In the last few decades, it has been recognized that it is imperative to include quality of life (QoL) as an outcome measure in the evaluation of treatment effects. Typically, QoL—due to its subjective nature—is measured using patient-reported outcomes (PROs). PROs allow the clinician to gain insight into the way patients perceive their own health, and facilitate the evaluation of treatment effectiveness beyond the physical domain measured by clinical outcomes. Since QoL has become increasingly recognized as a key outcome, the development and application of PROs in clinical settings has increased tremendously. PRO development has been accompanied by an increased interest in test theory and psychometrics, including more advanced latent variable modeling techniques and test administration procedures. PRO developers have become increasingly concerned with selecting the most appropriate techniques to ensure test quality.

In response to these developments, we set out to publish a special section on test construction. Four of the papers included in this special section concern validity. Two of these papers draw attention to the trade off between reliability and validity. Both Smits et al. [1] and Choi and Van der Linden [2] observe that the focus in PRO construction is typically on reliability rather than validity. Whether one wants to optimize one over the other, or preferably both, depends on the goal of measurement [3], something about which QOL and PRO communities should be much clearer in test development and validation.

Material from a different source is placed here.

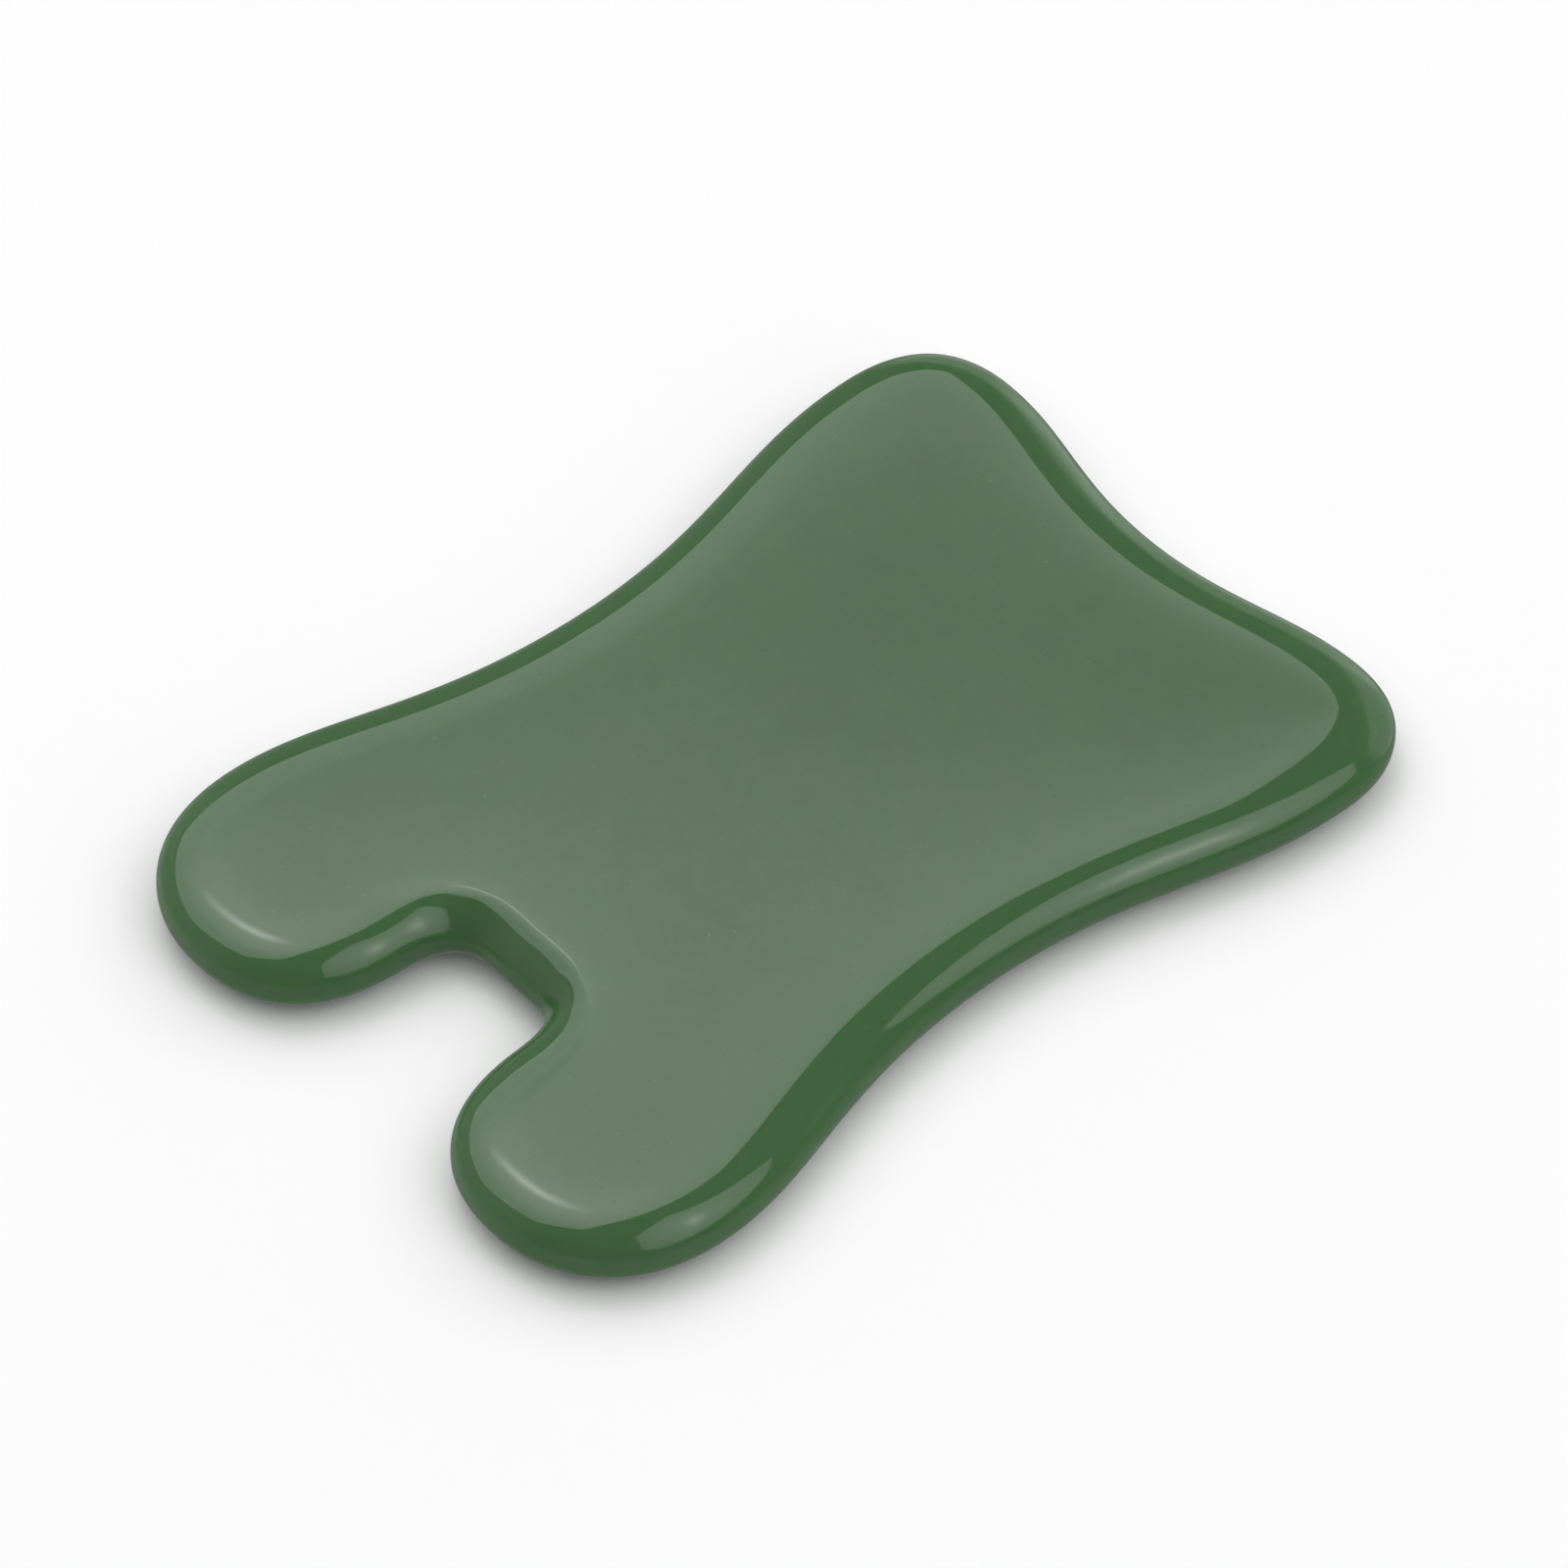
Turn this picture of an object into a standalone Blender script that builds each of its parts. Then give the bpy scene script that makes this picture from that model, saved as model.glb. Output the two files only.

Where Smits et al. used an example of a more traditional static questionnaire within the context of the classical test theory framework, Choi and Van der Linden focus on computerized adaptive testing (CAT) based on item response theory (IRT) [e.g., 4]. The intended use of test scores also plays an important role in the papers by Hawkins et al. [5] and Edwards et al. [6]. Both papers consider contemporary validity theory, where developing arguments regarding the proposed use of test scores plays a pivotal role. Hawkins et al. illustrate how contemporary validity theory can be applied to PRO measures. Edwards et al. [6] compare the psychometric approach to validity to that used by the US Food and Drug Administration (FDA), where the focus is on determining whether an instrument is “fit for purpose.”

The second set of papers in this special section highlight advanced modeling techniques that can be employed to obtain reliable and unbiased test scores. One of the challenges in applying IRT to PROs is that IRT estimation methods require large sample sizes in order to produce stable and precise parameter estimates. Houts et al. [7] present and evaluate a potential solution: using longitudinal IRT modeling to boost measurement precision. Establishing whether items show measurement invariance across subpopulations is essential if meaningful interpretations of observed mean differences are to be obtained [4]. Edwards et al. [8] show the impact it can have on scores and ensuing conclusions based on those scores, if violations of measurement invariance are not taken into account. Sawatzky et al. [9] illustrate how latent variable mixture models can be used to select items that show measurement invariance in a situation where it is not known a priori which population characteristic might result in a breach of measurement invariance.

As Houts et al. [7] point out, the fields of psychology and educational measurement have a long-standing reputation and experience in the application of modern test theory and methods of test construction. The field of health measurement still has ground to make up, which is becoming ever more relevant given the increase in development and use of PROs. The papers in this special section show how modern approaches and innovative solutions can be implemented in our field. As editors, we would like to appeal to our readership to follow their lead. Innovation enriches our field and it encourages multidisciplinary development. CAT is a prime example of this. CAT was initially developed to support educational testing and intelligence testing in the military. Consequently, CAT literature focuses on models and algorithms that are relevant for these contexts. In developing CATs for health assessment, researchers have been inspired by and successfully taken advantage of the existing CAT research from other fields. However, some researchers have drawn attention to the fact that a transition to the IRT/CAT framework also poses a number of challenges that are specific to the health measurement field [e.g., 10, 11]. In a recent study, the consequences of these different design factors were evaluated and discussed [12], and the resulting findings can be used to design CATs that are optimally fine-tuned to the health measurement setting.

QoL/PRO research has always been a multidisciplinary endeavor, guided by the different disciplines involved in the clinical care for particular disorders and diseases and social science research methods to investigate the subjective views on health conditions by patients and those involved in their care and recovery. Other disciplines with a strong tradition in test construction and psychometrics can contribute to our conceptualisation and understanding of QoL. We hope that this special section inspires our readers to embrace methodological developments from the past decade. We would be delighted if the section were used as a launching pad for research on test construction in the context of health measurement.